I’m actually not necessarily super happy to see Nashorn go, as it was a nice way to add built-in scripting in a Java app. But so be it, and it’s pretty easy to add other alternative language solutions like Apache Groovy anyway. But it sounded a useful feature to have built-in.
I think Corba should be removed too, which is a good idea, as its usage is rarely seen anymore in the wild these days.
Perhaps ultimately, the AWT / Swing APIs should be moved outside of the JDK, but I’m a bit afraid of the impact, in particular if it means it becomes unmaintained, and then we can’t have nice UI toolkits anymore for client-side applications like IDEs (I’m thinking tools like Eclipse IDEA for example, what’s happening if Swing becomes unbundled, and worse, unmaintained?)
JAX enter: A lot of developers are still using Java 8. What does this mean for Java 11 adoption? Do you think Java 11 will be important or big enough to make them want to drop Java 8?
It’s possible that developers and enterprises will stick to Long Term Support versions, and target those versions for their next upgrades, rather than upgrading every 6 months.
At customers’ companies I’ve work with, it was often a big IT decision to move to a newer version of the JDK. However it’s probably less the case as more companies are containerizing their workloads and using the cloud more and more.
So we’ll have to see if the more wide-spread DevOps practices, Cloud Native approaches, also help companies upgrade more rapidly, or if they’ll still stick to a slower upgrade pace.
I don’t have a crystal ball, sorry!
Nashorn and GraalVM are two totally different things. The former is really an embedded language while the latter is a new Java VM kind.
For alternatives to Nashorn, as I mentioned before, there are already variable alternative languages that easy to add to a Java project, such as the Apache Groovy programming language.
GraalVM is definitely an interesting project though, as it promises an easy multi-language integration story. But I’m more interested in the capability of building native images, which gives the ability to have apps starting more quickly, taking less space on disk and in memory.
I’m sad however to see Graal go with a GPL license, which makes it not possible to be used by Apache foundation projects, for example. I wish Oracle changed the license to something like an Apache license for more wide-spread possible usage.

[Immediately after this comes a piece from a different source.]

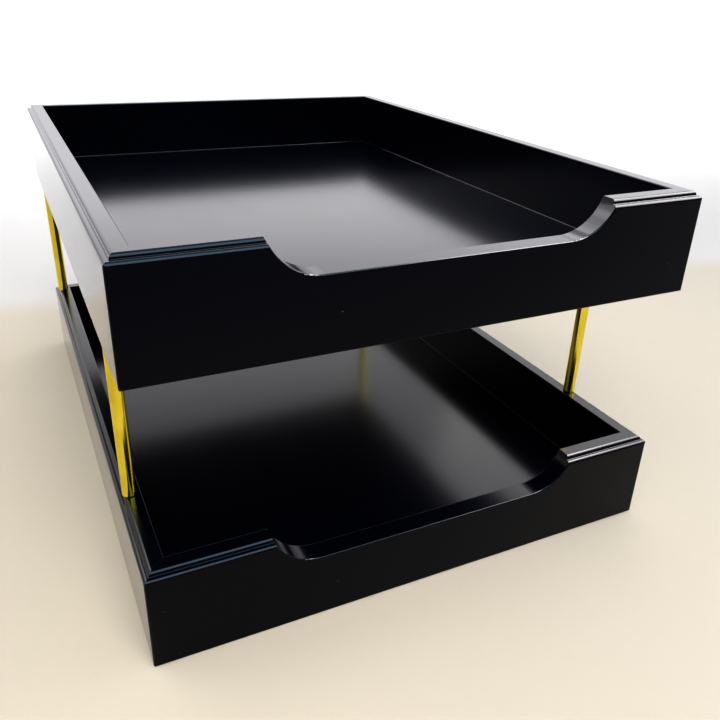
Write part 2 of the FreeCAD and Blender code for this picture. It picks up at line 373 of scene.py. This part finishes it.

JAX enter: How do you feel about ZGC? Can it make latency a non-issue for Java applications?
For short-lived apps, like small micro-services that should spin up fast and last only for a few seconds, I think it’s a welcoming change.
Java has always had complaints because of it’s slow startup time, and the pauses some GC cycles were imposing, so this should definitely help there.
Of course, this shouldn’t be used for long-running apps, otherwise you’ll quickly run into memory issues.
JAX enter: Demand is growing for serverless platforms. Will serverless begin a major reshaping of Java?
The language itself won’t probably evolve much before of containerization or serverless platforms, but it’s more the VM or JDK that might.
For example in Java 9 and 10, improvements have been implemented for the JVM to understand constraints defined by container control groups (cgroups), the number of CPUs available, actual memory available for the JVM (vs the one of the underlying machine).
Serverless isn’t always running on/in containers, but serverless offerings that do will definitely benefit from those improvements.
At the language level, perhaps having something like scripts you run in JShell be seen as functions for Function-as-a-Service solutions could be cool though, instead of having to create Java classes with single public methods in them. It might be interesting to think further through this idea for more concise function definitions.
JAX enter: What features would you like to see in Java 12?
Without necessarily going as far as making Java a dynamic language… I’d like to see some level of dynamicity added to the language.
I’m thinking in particular about something like a dynamic keyword that would allow developers to easily consume things like JSON payloads, without requiring explicit marshalling/unmarshalling to some object graph. In mind, I have the nice support for XML and JSON that languages like Apache Groovy provides, and that could be supported with such a “dynamic” capability.